(TASK BRIEF):
Spot every line with the word "scene" and return it.
»»
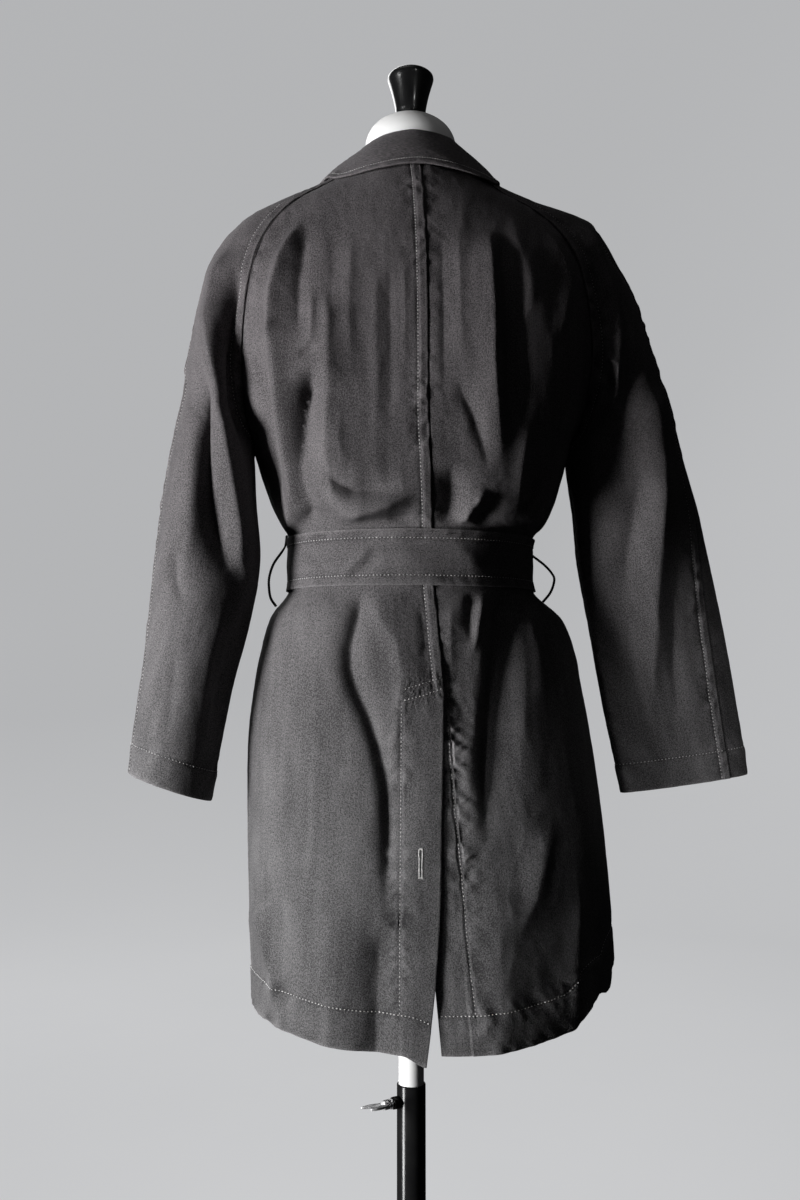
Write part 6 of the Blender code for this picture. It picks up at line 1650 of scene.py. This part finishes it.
# ------------------------------------------------------- dress form and stand
FORM_COLUMNS = ("z", "half", "back", "front", "square")
FORM_ROWS = (
    (0.8011, 0.1239, 0.0880, 0.0910, 2.2),
    (0.8040, 0.1299, 0.0930, 0.0960, 2.2),
    (0.8158, 0.1359, 0.0980, 0.1000, 2.2),
    (0.8602, 0.1472, 0.1040, 0.1030, 2.2),
    (0.9048, 0.1495, 0.1040, 0.1020, 2.2),
    (0.9497, 0.1419, 0.0980, 0.0970, 2.2),
    (0.9847, 0.1302, 0.0910, 0.0900, 2.2),
    (1.0198, 0.1164, 0.0850, 0.0840, 2.2),
    (1.0450, 0.1115, 0.0820, 0.0820, 2.2),
    (1.0804, 0.1157, 0.0850, 0.0870, 2.2),
    (1.1210, 0.1251, 0.0920, 0.0960, 2.2),
    (1.1669, 0.1355, 0.0980, 0.1050, 2.2),
    (1.2130, 0.1429, 0.1010, 0.1090, 2.2),
    (1.2542, 0.1463, 0.1010, 0.1060, 2.2),
    (1.2956, 0.1486, 0.0970, 0.0970, 2.1),
    (1.3371, 0.1490, 0.0890, 0.0840, 2.0),
    (1.3684, 0.1462, 0.0780, 0.0710, 1.9),
    (1.3946, 0.1372, 0.0660, 0.0590, 1.8),
    (1.4134, 0.1219, 0.0570, 0.0520, 1.8),
    (1.4292, 0.1025, 0.0500, 0.0480, 1.8),
    (1.4429, 0.0821, 0.0460, 0.0460, 1.8),
    (1.4555, 0.0637, 0.0440, 0.0450, 1.9),
    (1.4692, 0.0534, 0.0440, 0.0450, 2.0),
    (1.4840, 0.0498, 0.0440, 0.0450, 2.0),
    (1.4990, 0.0500, 0.0440, 0.0450, 2.0),
    (1.5100, 0.0488, 0.0430, 0.0435, 2.0),
    (1.5190, 0.0450, 0.0395, 0.0400, 2.0),
    (1.5262, 0.0390, 0.0345, 0.0350, 2.0),
    (1.5316, 0.0310, 0.0285, 0.0290, 2.0),
    (1.5352, 0.0225, 0.0215, 0.0215, 2.0),
    (1.5368, 0.0155, 0.0150, 0.0150, 2.0),
)
FORM_STEPS, FORM_RINGS = 96, 150
at = np.linspace(0, len(FORM_ROWS) - 1, FORM_RINGS)
row = {c: read(FORM_ROWS, FORM_COLUMNS, c, at) for c in FORM_COLUMNS}
angle = np.linspace(0, 2 * math.pi, FORM_STEPS, endpoint=False)
c, s = np.cos(angle)[None, :], np.sin(angle)[None, :]
power = (2 / row["square"])[:, None]
x = row["half"][:, None] * np.sign(c) * np.abs(c) ** power
y = np.where(s >= 0, row["back"][:, None], row["front"][:, None]) * np.sign(s) * np.abs(s) ** power
z = row["z"][:, None] + 0 * c
verts = np.stack((x, y, z), axis=-1).reshape(-1, 3)
faces = [tuple(range(FORM_STEPS - 1, -1, -1)), tuple((FORM_RINGS - 1) * FORM_STEPS + k for k in range(FORM_STEPS))]
for i in range(FORM_RINGS - 1):
    for k in range(FORM_STEPS):
        m = (k + 1) % FORM_STEPS
        faces.append((i * FORM_STEPS + k, i * FORM_STEPS + m, (i + 1) * FORM_STEPS + m, (i + 1) * FORM_STEPS + k))
form_piece = riding(mesh_object("form_cover", verts, faces, JERSEY, sharp=50), "form", "form_cover", "form_body")

CAP = ((0.0164, 1.5430), (0.0178, 1.5520), (0.0203, 1.5630), (0.0231, 1.5730), (0.0249, 1.5788), (0.0252, 1.5814),
       (0.0242, 1.5843), (0.0196, 1.5878), (0.0112, 1.5900), (0.0, 1.5907))
profile = [(0, 1.5372), (0.0150, 1.5372), (0.0158, 1.5376), (0.0160, 1.5386), (0.0160, 1.5400), (0.0156, 1.5406), (0.0156, 1.5412)]
profile += [(max(r, 0.0), h) for r, h in flowing(CAP, 44)][:-1] + [(0, 1.5907)]
riding(turned("neck_cap_lacquer", profile, 96, LACQUER), "form", "black_lacquer", "neck_cap")

post = ((0, POST_LOW), (POST_R - 0.001, POST_LOW), (POST_R, POST_LOW + 0.001), (POST_R, POST_TOP), (0, POST_TOP))
riding(turned("form_post_enamel", post, 72, WHITE), "post", "white_enamel", "form_post")
tube = ((TUBE_BORE_R, BASE_H + 0.0003), (TUBE_R, BASE_H + 0.0003), (TUBE_R, TUBE_TOP - 0.0010), (TUBE_R - 0.0004, TUBE_TOP - 0.0002),
        (TUBE_R - 0.0008, TUBE_TOP), (TUBE_BORE_R + 0.0001, TUBE_TOP), (TUBE_BORE_R, TUBE_TOP - 0.0003))
riding(turned("stand_tube_enamel", tube, 72, BLACK), "stand", "black_enamel", "stand_tube")
base = [(0, 0)] + rounded(((0, 0), (BASE_R - 0.001, 0), (BASE_R, 0.001), (BASE_R, BASE_H - 0.004), (BASE_R - 0.004, BASE_H), (0.030, BASE_H)), 0.003, 5)[1:-1]
base += [(0.16, BASE_H), (0.08, BASE_H), (0, BASE_H)]
riding(turned("stand_base_enamel", base, 128, BLACK), "stand", "black_enamel", "stand_base")
hub = ((TUBE_R + 0.0003, BASE_H + 0.0003), (0.0298, BASE_H + 0.0003), (0.0300, BASE_H + 0.0006), (0.0300, 0.0170), (0.0292, 0.0186), (0.0240, 0.0240),
       (0.0206, 0.0290), (0.0190, 0.0325), (0.0180, 0.0337), (0.0172, 0.0340), (TUBE_R + 0.0003, 0.0340))
riding(turned("base_hub_enamel", hub, 72, BLACK), "stand", "black_enamel", "base_hub")

# the clamp: a boss on the tube, and a wing screw through it
side_on = mathutils.Matrix.Translation((0, 0, SCREW_Z)) @ mathutils.Matrix.Rotation(SCREW_TURN, 4, "Z")
boss = turned("screw_boss_enamel", rounded(((0.0034, 0.0), (0.0056, 0.0), (0.0062, 0.0012), (0.0062, 0.0070), (0.0052, 0.0082), (0.0034, 0.0082)), 0.0008, 3), 40, BLACK)
boss.data.transform(side_on @ mathutils.Matrix.Translation((TUBE_R + 0.0004, 0, 0)) @ mathutils.Matrix.Rotation(math.pi / 2, 4, "Y"))
riding(boss, "stand", "black_enamel", "screw_boss")

SCREW_R, HUB_R = 0.0030, 0.0048
SCREW_FROM, WASHER, HUB_FROM, HUB_TO = TUBE_R + 0.0006, 0.0243, 0.0272, 0.0350
stem = [(0, SCREW_FROM), (SCREW_R - 0.0003, SCREW_FROM)]
h = SCREW_FROM + 0.0004
while h < WASHER - 0.0006:
    stem += [(SCREW_R, h), (SCREW_R - 0.0004, h + 0.0004)]
    h += 0.0008
stem += [(SCREW_R - 0.0002, WASHER), (0.0052, WASHER), (0.0054, WASHER + 0.0002), (0.0054, WASHER + 0.0014), (0.0052, WASHER + 0.0016),
         (SCREW_R, WASHER + 0.0016), (SCREW_R, HUB_FROM), (HUB_R - 0.0005, HUB_FROM), (HUB_R, HUB_FROM + 0.0006),
         (HUB_R, HUB_TO - 0.0012), (HUB_R - 0.0010, HUB_TO - 0.0002), (HUB_R - 0.0016, HUB_TO), (0, HUB_TO)]
screw = turned("wing_screw_steel", stem, 40, STEEL)
screw.data.transform(mathutils.Matrix.Rotation(math.pi / 2, 4, "Y"))
WING_ROWS = ((0.0282, 0.0030, 0.0016), (0.0315, 0.0082, 0.0014), (0.0385, 0.0126, 0.0014), (0.0470, 0.0136, 0.0014),
             (0.0530, 0.0120, 0.0013), (0.0545, 0.0095, 0.0012), (0.0495, 0.0066, 0.0013), (0.0410, 0.0042, 0.0014),
             (0.0344, 0.0020, 0.0016))
mesh = bmesh.new()
mesh.from_mesh(screw.data)
ring = WING_ROWS + (WING_ROWS[0],)
smooth_at = np.linspace(0, len(WING_ROWS), 45)[:-1]
outline = np.stack([read(ring, ("out", "across", "thick"), q, smooth_at) for q in ("out", "across", "thick")], axis=1)
centre = outline.mean(axis=0)
for side in (1, -1):
    layers = []
    for inset, share in ((0.82, -1.0), (0.96, -.75), (1.0, -.30), (1.0, 0.30), (0.96, 0.75), (0.82, 1.0)):
        layers.append([mesh.verts.new((centre[0] + (o[0] - centre[0]) * inset, side * (centre[1] + (o[1] - centre[1]) * inset), share * o[2]))
                       for o in outline])
    for a, b in zip(layers, layers[1:]):
        for k in range(len(a)):
            m = (k + 1) % len(a)
            mesh.faces.new((a[k], a[m], b[m], b[k]))
    mesh.faces.new(layers[0])
    mesh.faces.new(layers[-1])
bmesh.ops.recalc_face_normals(mesh, faces=mesh.faces[:])
mesh.to_mesh(screw.data)
mesh.free()
screw.data.transform(side_on @ mathutils.Matrix.Rotation(WING_ROLL, 4, "X"))
screw.data.shade_smooth()
screw.data.set_sharp_from_angle(angle=math.radians(40))
riding(screw, "wing", "bright_steel", "wing_screw")

# --------------------------------------------------------- cloth sheet sizes, printed
for name, panel in panels.items():
    area_cells = np.linalg.norm(np.cross(panel.base[1:, :-1] - panel.base[:-1, :-1], panel.base[:-1, 1:] - panel.base[:-1, :-1]), axis=-1)
    area = float(area_cells[panel.keep].sum())
    wide, long = float(panel.across[:, -1].max()), float(np.median(panel.down[-1]))
    print("sheet", name, round(wide, 4), round(long, 4), round(area, 5))
for name, panel, wide, long in (("collar", collar, collar.across[:, -1].mean(), collar.down[-1].mean()), ("belt", belt, belt.down[-1].mean(), belt.across.mean(axis=0)[-1])):
    cells = np.linalg.norm(np.cross(panel.base[1:, :-1] - panel.base[:-1, :-1], panel.base[:-1, 1:] - panel.base[:-1, :-1]), axis=-1)
    area = float(cells.sum())
    long = max(float(long), area / float(wide))
    print("sheet", name, round(float(wide), 4), round(long, 4), round(area, 5))

# ------------------------------------------------------- floor, light, camera
STAGE_R, COVE_R, STAGE_H = 4.6, 1.4, 8.0
profile = [(0.0, 0.0), (STAGE_R - COVE_R, 0.0)]
profile += [(STAGE_R - COVE_R + COVE_R * math.sin(a), COVE_R - COVE_R * math.cos(a)) for a in np.linspace(0.12, math.pi / 2, 12)]
profile += [(STAGE_R, STAGE_H)]
verts, faces = [], []
for r, h in profile:
    verts += [(r * math.cos(2 * math.pi * k / 96), r * math.sin(2 * math.pi * k / 96), h - 0.0002) for k in range(96)]
for i in range(len(profile) - 1):
    for k in range(96):
        m = (k + 1) % 96
        faces.append((i * 96 + k, i * 96 + m, (i + 1) * 96 + m, (i + 1) * 96 + k))
k = Nodes("pale_backdrop")
k.link(k.blend(k.span(k.noise(1.1, 4.0, 0.6), 0.3, 0.7, 0.0, 1.0), (0.34, 0.343, 0.348), (0.37, 0.37, 0.373)), k.shader.inputs["Base Color"])
k.set(Roughness=0.9, Specular_IOR_Level=0.1, Emission_Color=(0.9, 0.91, 0.93, 1.0), Emission_Strength=0.50)
backdrop = mesh_object("pale_backdrop", verts, faces, k.m)
backdrop.visible_diffuse = False
backdrop.visible_glossy = False


def area_light(name, place, aim, wide, tall, watts, colour=(1, 1, 1)):
    data = bpy.data.lights.new(name, "AREA")
    data.shape, data.size, data.size_y = "RECTANGLE", wide, tall
    data.energy, data.color = watts, colour
    obj = bpy.data.objects.new(name, data)
    bpy.context.scene.collection.objects.link(obj)
    obj.location = place
    obj.rotation_euler = (mathutils.Vector(aim) - mathutils.Vector(place)).to_track_quat("-Z", "Y").to_euler()
    return obj


key = area_light("key", (2.12, 0.78, 0.72), (0, 0, 0.86), 0.6, 1.2, 22.0)
area_light("fill", (-0.6, 3.0, 1.5), (0, 0, 1.0), 2.0, 2.4, 0.4)
area_light("front_fill", (0.9, -2.7, 3.0), (0, 0, 1.0), 2.2, 2.2, 44.0)
area_light("top", (0.9, 0.4, 3.9), (0, 0, 0), 2.2, 2.2, 5.0)
key.data.spread = math.radians(75)
data = bpy.data.lights.new("low_left", "SPOT")
data.energy, data.spot_size, data.spot_blend, data.shadow_soft_size = 120.0, math.radians(6.6), 1.0, 0.12
low_left = bpy.data.objects.new("low_left", data)
bpy.context.scene.collection.objects.link(low_left)
data = bpy.data.lights.new("neck", "SPOT")
data.energy, data.spot_size, data.spot_blend, data.shadow_soft_size = 26.0, math.radians(4.6), 0.9, 0.15
neck_light = bpy.data.objects.new("neck", data)
bpy.context.scene.collection.objects.link(neck_light)
neck_light.location = (-0.70, 2.30, 1.75)
neck_light.rotation_euler = (mathutils.Vector((0.0, 0.03, 1.515)) - neck_light.location).to_track_quat("-Z", "Y").to_euler()
data = bpy.data.lights.new("cuff", "SPOT")
data.energy, data.spot_size, data.spot_blend, data.shadow_soft_size = 115.0, math.radians(5.4), 1.0, 0.15
cuff_light = bpy.data.objects.new("cuff", data)
bpy.context.scene.collection.objects.link(cuff_light)
cuff_light.location = (-1.30, 2.10, 0.80)
cuff_light.rotation_euler = (mathutils.Vector((-0.345, 0.04, 0.87)) - cuff_light.location).to_track_quat("-Z", "Y").to_euler()
low_left.location = (1.70, 1.60, 0.62)
low_left.rotation_euler = (mathutils.Vector((-0.320, 0.06, 0.79)) - low_left.location).to_track_quat("-Z", "Y").to_euler()
world = bpy.data.worlds.new("studio")
world.use_nodes = True
world.node_tree.nodes["Background"].inputs["Color"].default_value = (0.95, 0.97, 1.0, 1.0)
world.node_tree.nodes["Background"].inputs["Strength"].default_value = 0.010
bpy.context.scene.world = world
bpy.context.scene.view_settings.view_transform = "Standard"

data = bpy.data.cameras.new("camera")
data.sensor_fit, data.sensor_width, data.sensor_height = "VERTICAL", 36.0, 36.0
data.lens = 36.0 * SHEET_SCALE / 1200.0
data.clip_start, data.clip_end = 0.05, 30.0
camera = bpy.data.objects.new("camera", data)
bpy.context.scene.collection.objects.link(camera)
forward = -AWAY * math.cos(SIGHT_YAW) - RIGHT * math.sin(SIGHT_YAW)
look = mathutils.Vector(forward * math.cos(SIGHT_TILT) + UP * math.sin(SIGHT_TILT))
back = -look
across = mathutils.Vector(forward).cross(mathutils.Vector((0, 0, 1))).normalized()
upward = back.cross(across)
camera.matrix_world = mathutils.Matrix((
    (across.x, upward.x, back.x, STANDING[0]), (across.y, upward.y, back.y, STANDING[1]),
    (across.z, upward.z, back.z, STANDING[2]), (0, 0, 0, 1)))
bpy.context.scene.camera = camera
««
(REPLY):
Write part 6 of the Blender code for this picture. It picks up at line 1650 of scene.py. This part finishes it.
    bpy.context.scene.collection.objects.link(obj)
bpy.context.scene.collection.objects.link(low_left)
bpy.context.scene.collection.objects.link(neck_light)
bpy.context.scene.collection.objects.link(cuff_light)
bpy.context.scene.world = world
bpy.context.scene.view_settings.view_transform = "Standard"
bpy.context.scene.collection.objects.link(camera)
bpy.context.scene.camera = camera